アリの一言 

天皇制、朝鮮半島、沖縄の現実と歴史などから、
  人権・平和・民主主義・生き方を考える。
   

病床日記13★日米軍事同盟(安保条約体制)の総翼賛化

2021年09月25日 | 日記・エッセイ・コラム

<9月25日(入院18日目、術後12日目)>

 手術で切除した患部の検査結果が、まだ送られてこないそうだ。連休のせいだろうと。
 そのため「ステージ」や今後の治療方針は未定。
 退院(来週前半)後に、知らされ、今後のことを話し合うことになるかもしれない。

★日米軍事同盟(安保条約体制)の総翼賛化

 立憲民主党が24日、総選挙へ向けた安保・外交政策を発表した。
 その基本は、「日米同盟を基軸とした現実的な外交・安全保障」である。

 「日米同盟」とは安保条約に基づく日米軍事同盟であり、それを「基軸」とするのは、自民党の結党以来の根本テーゼであり、日本をここまで廃退させた諸悪の根源である。

 立憲民主はそれと同じ道を進むと公然と打ち上げた。
 これは立憲民主の持論であり、驚くに値しないが、はやり黙って見過ごすことはできない。

 会見した枝野幸男代表は、さらにこうも言った。

「外交安全保障には継続性が重要だ。安倍・菅政権の9年近くの間に壊されてきたものを、従来の我が国の外交安全保障の王道に戻す」(24日朝日新聞デジタル)

 これは驚くべき発言だ。
 戦争法(安保法)はじめ安倍・菅政治の害悪は言うまでもない。しかし、ではそれ以前は良かったのかといえば、決してそうでないことは明白だ。

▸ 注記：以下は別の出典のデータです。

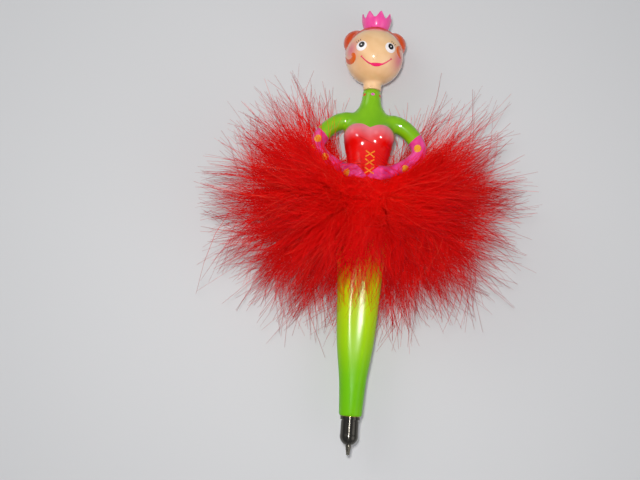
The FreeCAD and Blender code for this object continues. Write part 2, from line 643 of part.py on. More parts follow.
def row_plumes(name, side):
    """The plumes of one row on one side of the doll, at two levels by turns."""
    leave, fall, elevation, reach_share, headings = ROWS[name]
    reach = PLUME_REACH * reach_share
    made = []
    for number, heading in enumerate(headings):
        level = (number + (side > 0)) % 2
        turn = math.radians(heading)
        rise = math.radians(elevation + (LEVEL_ANGLE * level if elevation else 0))
        swing = math.radians(leave + fall * abs(math.sin(turn)))
        outward = at(side * math.cos(swing), 0, math.sin(swing))
        grip = (outward + at(0, math.sin(turn) * 0.9)).normalize()
        root = outward * CORD_RING_RADIUS + at(0, WAIST_STATION) + grip * (CORD_RADIUS + QUILL_GAP)
        aim = at(side * math.cos(turn) * math.cos(rise), math.sin(turn) * math.cos(rise), math.sin(rise))
        length = reach * (1 - REACH_FALL * math.sin(turn) ** 2)
        length *= 1 + REACH_VARIATION * math.sin(5 * heading + 40 * elevation)
        tip = at(0, WAIST_STATION) + aim * length
        knee = root + grip * (BEND_SHARE * reach) + aim * (0.1 * reach)
        if name == "ground":
            tip.z = FLOOR_GAP + TUFT_THICKNESS / 2 + LEVEL_LIFT * level - AXIS_HEIGHT
            knee.z = tip.z
        made.append(plume(root, knee, tip))
    return made


def save(name, shape):
    """Writes one piece, moved from the pen's own axis to where the pen lies."""
    piece = shape.copy()
    piece.translate(TO_ROW_FRAME)
    piece.exportStep("parts/" + name + ".step")


def main():
    """Builds and writes every piece."""
    os.makedirs("parts", exist_ok=True)
    pieces = {
        "writing_ball": writing_ball,
        "refill_tip": refill_tip,
        "refill_tube": refill_tube,
        "ink_column": ink_column,
        "nose_cone": nose_cone,
        "thread_insert": thread_insert,
        "guide_tube": guide_tube,
        "legs_barrel": legs_barrel,
        "upper_body": upper_body,
        "head": head,
        "crown": crown,
        "skirt_cord": skirt_cord,
    }
    for name, make in pieces.items():
        save(name, make())
    for name in ROWS:
        for side, word in ((-1, "left"), (1, "right")):
            for number, shape in enumerate(row_plumes(name, side), 1):
                save(f"plume_{name}_{word}_{number}", shape)


main()
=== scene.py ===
"""Looks of a novelty ballpoint pen: a lacquered doll with a feather skirt, lying on its back.

Lengths in the classes are millimetres in the pen's own frame: x across the doll, station along the
axis from the writing tip, z in front of the axis. The function pen() turns them into scene metres.
"""

import logging
import math
from dataclasses import dataclass, field
from enum import Enum

import bmesh
import bpy
import numpy as np
from bpy.types import ID, Material, Node, NodeSocket, NodeTree, Object
from mathutils import Matrix, Vector
from mathutils.bvhtree import BVHTree
from numpy import ndarray
from numpy.random import Generator

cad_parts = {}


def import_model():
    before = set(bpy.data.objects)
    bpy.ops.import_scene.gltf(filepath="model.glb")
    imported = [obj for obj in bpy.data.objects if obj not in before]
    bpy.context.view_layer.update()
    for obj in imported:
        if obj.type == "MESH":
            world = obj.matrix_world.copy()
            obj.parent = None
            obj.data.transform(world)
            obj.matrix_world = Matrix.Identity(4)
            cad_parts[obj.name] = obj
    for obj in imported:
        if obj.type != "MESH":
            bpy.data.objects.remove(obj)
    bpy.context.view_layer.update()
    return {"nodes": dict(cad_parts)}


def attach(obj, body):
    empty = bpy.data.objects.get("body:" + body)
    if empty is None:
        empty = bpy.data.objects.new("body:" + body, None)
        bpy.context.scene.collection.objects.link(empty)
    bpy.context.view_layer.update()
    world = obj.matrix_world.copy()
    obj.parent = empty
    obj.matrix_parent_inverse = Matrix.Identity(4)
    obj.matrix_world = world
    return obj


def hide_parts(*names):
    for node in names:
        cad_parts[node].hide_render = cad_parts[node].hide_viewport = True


LOG = logging.getLogger("pen")
MM = 0.001
HALF_LENGTH = 89.0312
AXIS_HEIGHT = 12.25
HEAD_STATION = 160.15
HEAD_RADIUS = 11.85
LOOK_FROM = 45.0
WELD = 0.002 * MM
BODY = "pen"


class Slot(Enum):
    """Material slots of the record; the brushes carry one, but no piece here takes its finish from it."""

    HEAD = "head_enamel"
    BODY = "body_enamel"
    LEGS = "leg_enamel"
    CROWN = "crown_enamel"
    FEATHERS = "feathers"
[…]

 中東へ自衛隊を派遣したのは小泉純一郎政権であり、沖縄・普天間基地の代替に辺野古新基地建設のレールを敷いたのは橋本龍太郎政権である。それだけをとっても、その害悪は安倍政権と大同小異だ。
 当然だ。日米軍事同盟を基軸とした同じ自民党政権なのだから。

 ところが立憲民主はそれを「王道」とし、そこへ「戻す」という。これは、同党の安保・外交政策は自民党と変わらない、いや、変えなと強調しそれを公約にしていることに他ならない。

 これが「野党第1党」の実像である。

 日本維新は言うに及ばず、国民民主が立憲民主よりさらに自民に近いことは言うまでもない。

 問題は日本共産党だ。

 共産党は公式には「日米安保条約廃棄」の政策を降ろしていない。しかし、選挙戦や日常の宣伝活動で、それを強調することはない。大雑把に言って1980年代から急速になくなった。

 なぜか。「野党共闘」のためである。

 立憲民主(前身の民主党)やその支持基盤の連合、さらに国民民主が、共産党の「日米安保廃棄」政策を目の敵にし、それがある限り「連立政権」はありえないとけん制し続けている。

 共産党はこうした連中との「野党共闘」「連立政権」志向を優先し、政策の要中の要である「日米安保条約廃棄」の旗を事実上降ろしているのである。

 こうして、日本の政党で「日米軍事同盟=安保条約体制廃棄」を主張し運動化する政党は皆無となった。
 日本の国会は、日米軍事同盟=安保条約体制総翼賛化の場と化している。

 これが、日本の政治の根源的で致命的な病巣である。